[D] CycleGAN performance peaks before first epoch is finished–help needed!
I have been trying to use an unpaired image-to-image style transfer GAN to convert shoes to dresses. After trying a few different algorithms (including DiscoGAN, StarGAN, and MUNIT), I settled on CycleGAN as it has given me the best results.
I have collected 99,500 and 114,000 images of dresses and shoes, respectively. All of the shoes and dresses are the same orientation and scale (within category). Compared to other projects, I think my dataset quality is quite good.
The quality of the generated images initially progresses well (until around 1/3 of an epoch—30,000 steps on a batch size of 1). After that, even after 32,000, the results worsen. The mode seems to collapse after the first epoch has been completed.
The results generated by the model after 30,000 steps are still very checkered. I tried replacing the transposed convolutions with upsamples (see here) but it resulted in a mode collapse very quickly.
I am not sure if I have already reached the best performance I can expect with such small images (64×64) but it’s hard to believe since this would imply that the “best results” are achieved before the GAN has seen the whole training set. I am unable to get anything comparable with larger images (128×128 or 256×256).
Additionally, I feel like I am battling many issues at the same time. First, I am finding it difficult to get high-quality outputs.
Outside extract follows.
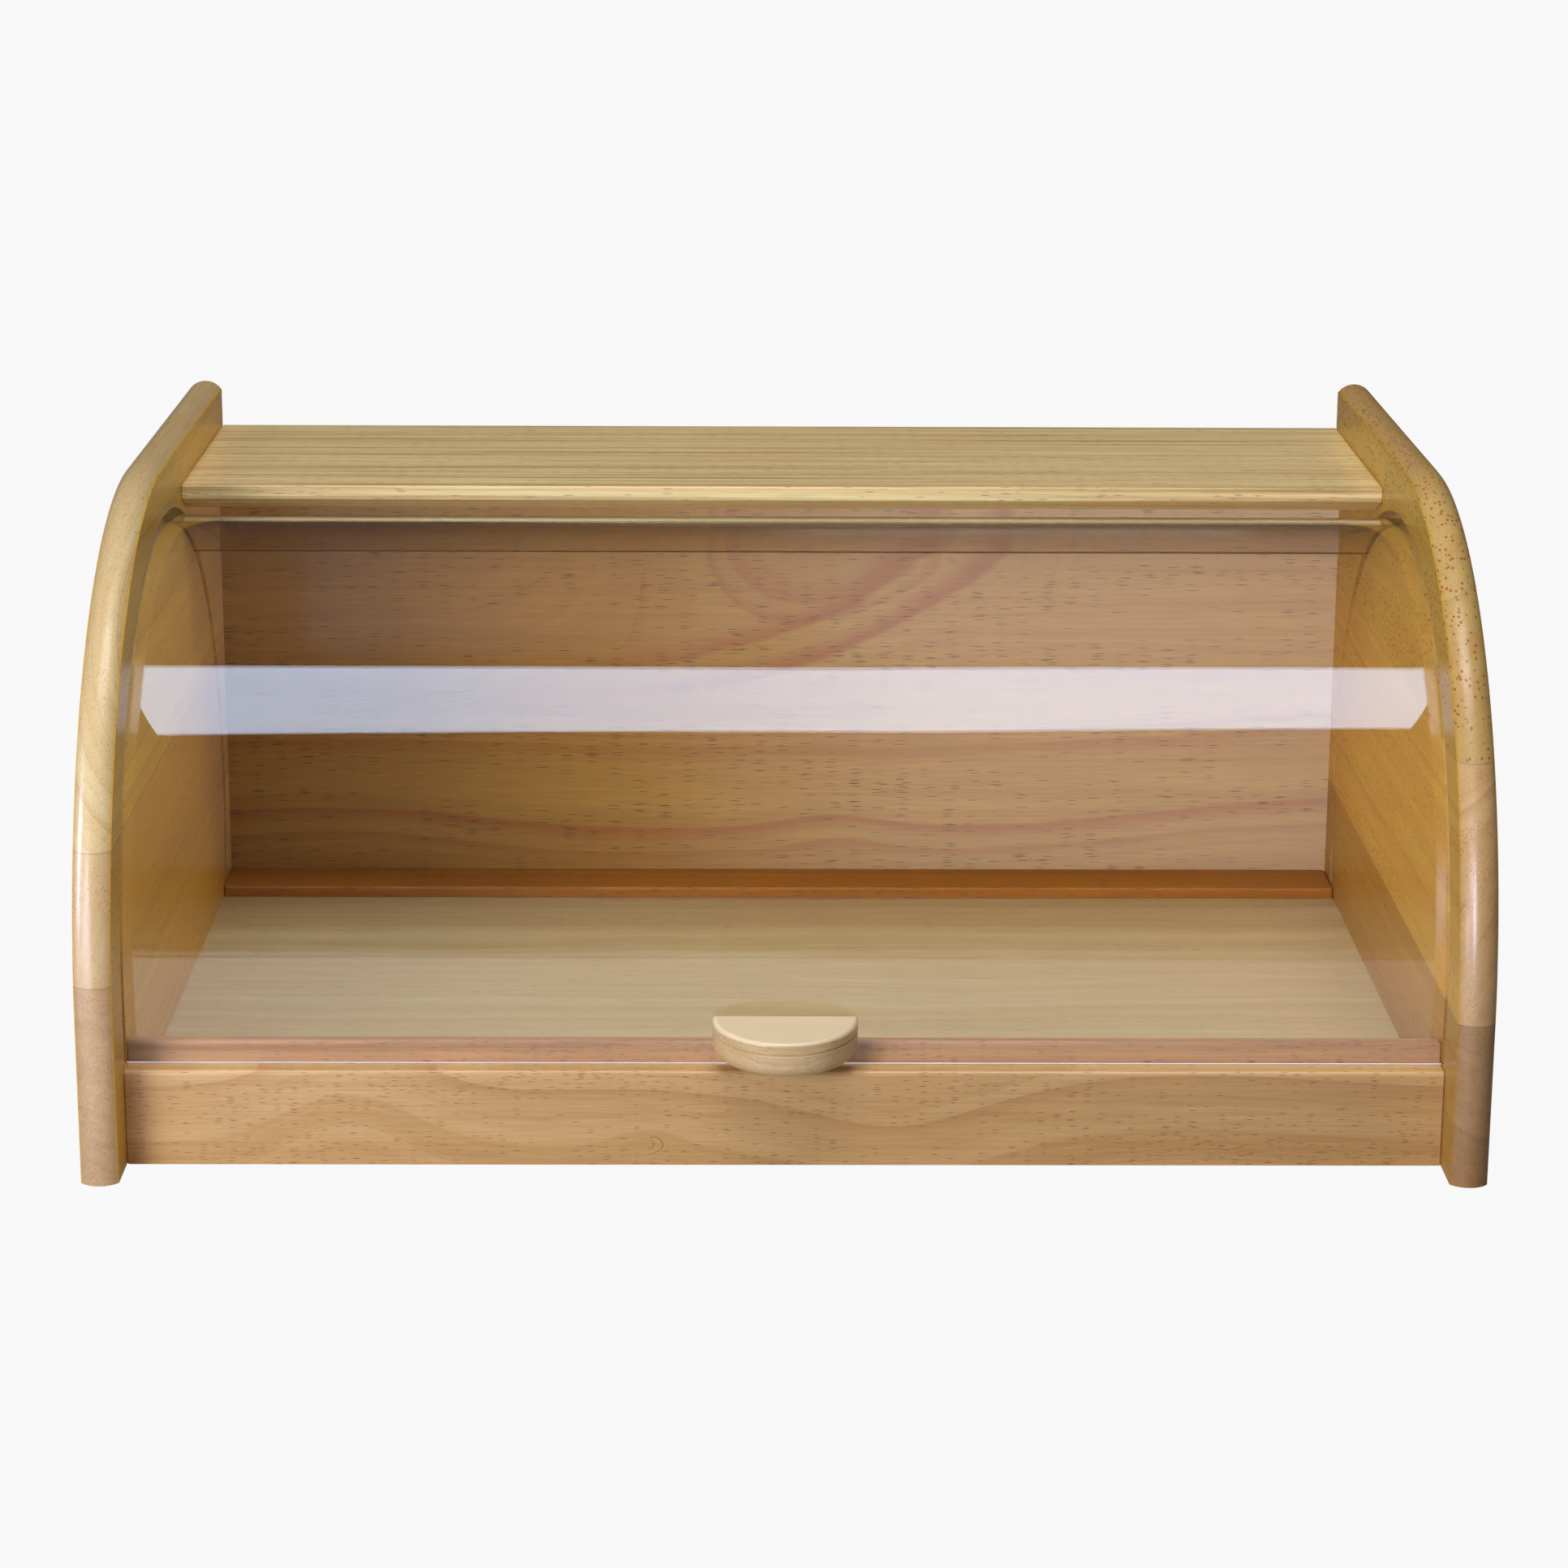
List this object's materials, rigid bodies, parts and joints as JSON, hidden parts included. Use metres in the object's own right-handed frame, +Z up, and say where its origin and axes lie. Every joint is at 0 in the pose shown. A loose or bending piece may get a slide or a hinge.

Then, the GAN is very unstable and collapses frequently. Finally, it is often the case the even though the GAN produces the same output for any input, it is able to reconstruct the input image (see image 2)
I have already played around with many of the training parameters (batch size, learning rate, decay rate, loss function composition, added feature matching, Wasserstein loss, added noise to the input images, added extra layers to the discriminator and generator, used upsample operations in place of transposed convolutions, played around with the buffer size, also attempted to keep the kernel size proportional to the 64×64 image ratio when using larger images). However, since there are so many things to change, my experiments were not exhaustive. In particular, I feel like I could try playing around the decay rates and composition of the loss function in more detail. Things that are on my list but that I haven’t tried are mini-batch discrimination, packing (from PACGAN), different normalization (currently, I am using InstanceNorm), and logit loss (from LOGAN).
Any advice would be greatly appreciated as I have been spent many hours on this, and, without positive feedback, my personal learning is not so high.
I’d be happy to give more info.